Short task: For this exercise, write out exactly, and only, the lines running from the line that contains "# Back cushions: built" through the line that contains "imported = [obj".

Dataset entries:
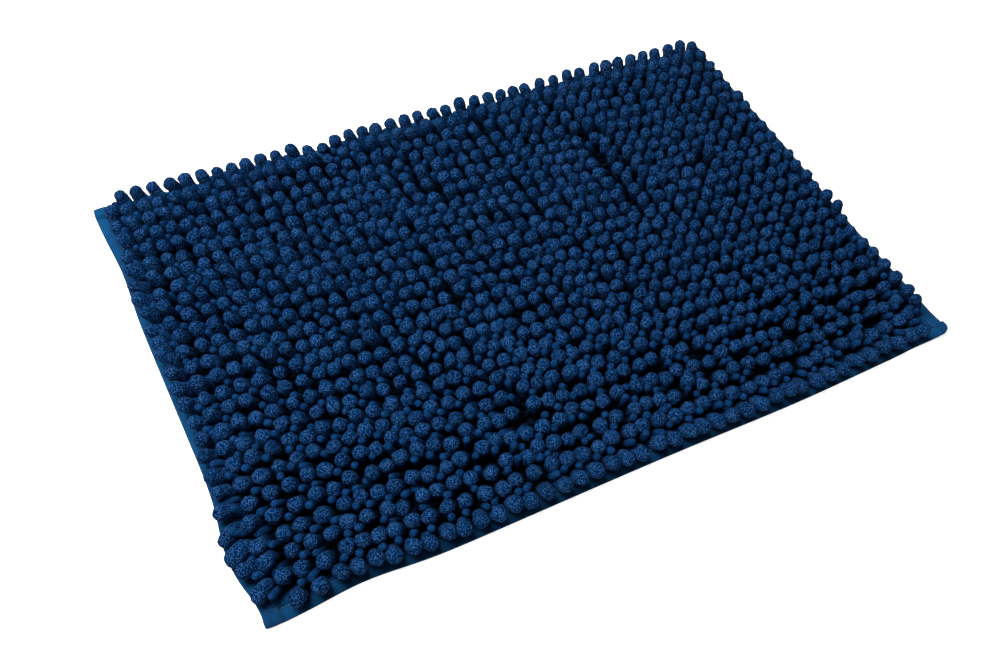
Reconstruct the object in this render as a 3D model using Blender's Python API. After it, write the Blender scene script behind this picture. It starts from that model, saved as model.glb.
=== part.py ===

--

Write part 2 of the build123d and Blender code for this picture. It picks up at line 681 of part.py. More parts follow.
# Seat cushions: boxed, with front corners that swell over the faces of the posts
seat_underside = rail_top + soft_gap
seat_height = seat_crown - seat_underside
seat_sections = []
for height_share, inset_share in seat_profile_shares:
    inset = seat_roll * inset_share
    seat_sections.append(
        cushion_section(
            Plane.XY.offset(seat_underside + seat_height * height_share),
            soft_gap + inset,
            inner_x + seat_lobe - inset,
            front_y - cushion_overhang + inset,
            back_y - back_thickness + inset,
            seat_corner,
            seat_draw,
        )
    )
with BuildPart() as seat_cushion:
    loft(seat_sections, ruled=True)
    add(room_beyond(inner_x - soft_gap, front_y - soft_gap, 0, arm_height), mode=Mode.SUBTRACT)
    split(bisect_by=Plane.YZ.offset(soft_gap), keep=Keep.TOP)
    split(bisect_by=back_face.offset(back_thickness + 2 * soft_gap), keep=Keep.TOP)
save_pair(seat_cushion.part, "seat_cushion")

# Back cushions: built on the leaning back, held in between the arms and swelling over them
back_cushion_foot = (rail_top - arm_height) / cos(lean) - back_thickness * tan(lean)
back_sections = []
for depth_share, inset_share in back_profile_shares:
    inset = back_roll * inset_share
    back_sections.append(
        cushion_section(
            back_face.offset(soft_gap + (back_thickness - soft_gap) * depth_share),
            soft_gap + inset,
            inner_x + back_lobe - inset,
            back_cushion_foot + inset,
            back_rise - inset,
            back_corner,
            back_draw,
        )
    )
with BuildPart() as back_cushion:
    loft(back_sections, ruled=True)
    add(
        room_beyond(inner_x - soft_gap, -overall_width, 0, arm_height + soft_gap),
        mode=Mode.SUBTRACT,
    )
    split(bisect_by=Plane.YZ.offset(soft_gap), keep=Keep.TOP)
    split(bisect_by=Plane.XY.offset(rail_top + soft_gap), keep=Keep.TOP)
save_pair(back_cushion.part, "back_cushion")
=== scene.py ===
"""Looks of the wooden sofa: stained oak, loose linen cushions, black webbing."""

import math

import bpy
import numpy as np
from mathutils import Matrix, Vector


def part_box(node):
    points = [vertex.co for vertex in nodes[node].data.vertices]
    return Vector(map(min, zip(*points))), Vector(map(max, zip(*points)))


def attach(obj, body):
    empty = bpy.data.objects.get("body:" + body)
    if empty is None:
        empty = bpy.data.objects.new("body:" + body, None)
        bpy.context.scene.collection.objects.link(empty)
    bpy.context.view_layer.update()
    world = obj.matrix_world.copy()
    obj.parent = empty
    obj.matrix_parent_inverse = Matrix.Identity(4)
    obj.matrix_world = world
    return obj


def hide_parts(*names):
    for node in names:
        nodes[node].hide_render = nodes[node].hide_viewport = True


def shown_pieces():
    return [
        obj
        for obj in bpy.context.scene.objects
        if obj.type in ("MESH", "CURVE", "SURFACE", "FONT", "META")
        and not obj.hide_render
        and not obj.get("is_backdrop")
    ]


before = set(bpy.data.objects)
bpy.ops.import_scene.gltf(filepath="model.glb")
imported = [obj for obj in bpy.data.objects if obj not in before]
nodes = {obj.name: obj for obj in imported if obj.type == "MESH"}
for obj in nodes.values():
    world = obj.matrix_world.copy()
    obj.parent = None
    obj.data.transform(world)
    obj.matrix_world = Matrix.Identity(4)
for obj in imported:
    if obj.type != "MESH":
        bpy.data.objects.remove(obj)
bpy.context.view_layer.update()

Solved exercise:
# Back cushions: built on the leaning back, held in between the arms and swelling over them
back_cushion_foot = (rail_top - arm_height) / cos(lean) - back_thickness * tan(lean)
back_sections = []
for depth_share, inset_share in back_profile_shares:
    inset = back_roll * inset_share
    back_sections.append(
        cushion_section(
            back_face.offset(soft_gap + (back_thickness - soft_gap) * depth_share),
            soft_gap + inset,
            inner_x + back_lobe - inset,
            back_cushion_foot + inset,
            back_rise - inset,
            back_corner,
            back_draw,
        )
    )
with BuildPart() as back_cushion:
    loft(back_sections, ruled=True)
    add(
        room_beyond(inner_x - soft_gap, -overall_width, 0, arm_height + soft_gap),
        mode=Mode.SUBTRACT,
    )
    split(bisect_by=Plane.YZ.offset(soft_gap), keep=Keep.TOP)
    split(bisect_by=Plane.XY.offset(rail_top + soft_gap), keep=Keep.TOP)
save_pair(back_cushion.part, "back_cushion")
=== scene.py ===
"""Looks of the wooden sofa: stained oak, loose linen cushions, black webbing."""

import math

import bpy
import numpy as np
from mathutils import Matrix, Vector


def part_box(node):
    points = [vertex.co for vertex in nodes[node].data.vertices]
    return Vector(map(min, zip(*points))), Vector(map(max, zip(*points)))


def attach(obj, body):
    empty = bpy.data.objects.get("body:" + body)
    if empty is None:
        empty = bpy.data.objects.new("body:" + body, None)
        bpy.context.scene.collection.objects.link(empty)
    bpy.context.view_layer.update()
    world = obj.matrix_world.copy()
    obj.parent = empty
    obj.matrix_parent_inverse = Matrix.Identity(4)
    obj.matrix_world = world
    return obj


def hide_parts(*names):
    for node in names:
        nodes[node].hide_render = nodes[node].hide_viewport = True


def shown_pieces():
    return [
        obj
        for obj in bpy.context.scene.objects
        if obj.type in ("MESH", "CURVE", "SURFACE", "FONT", "META")
        and not obj.hide_render
        and not obj.get("is_backdrop")
    ]


before = set(bpy.data.objects)
bpy.ops.import_scene.gltf(filepath="model.glb")
imported = [obj for obj in bpy.data.objects if obj not in before]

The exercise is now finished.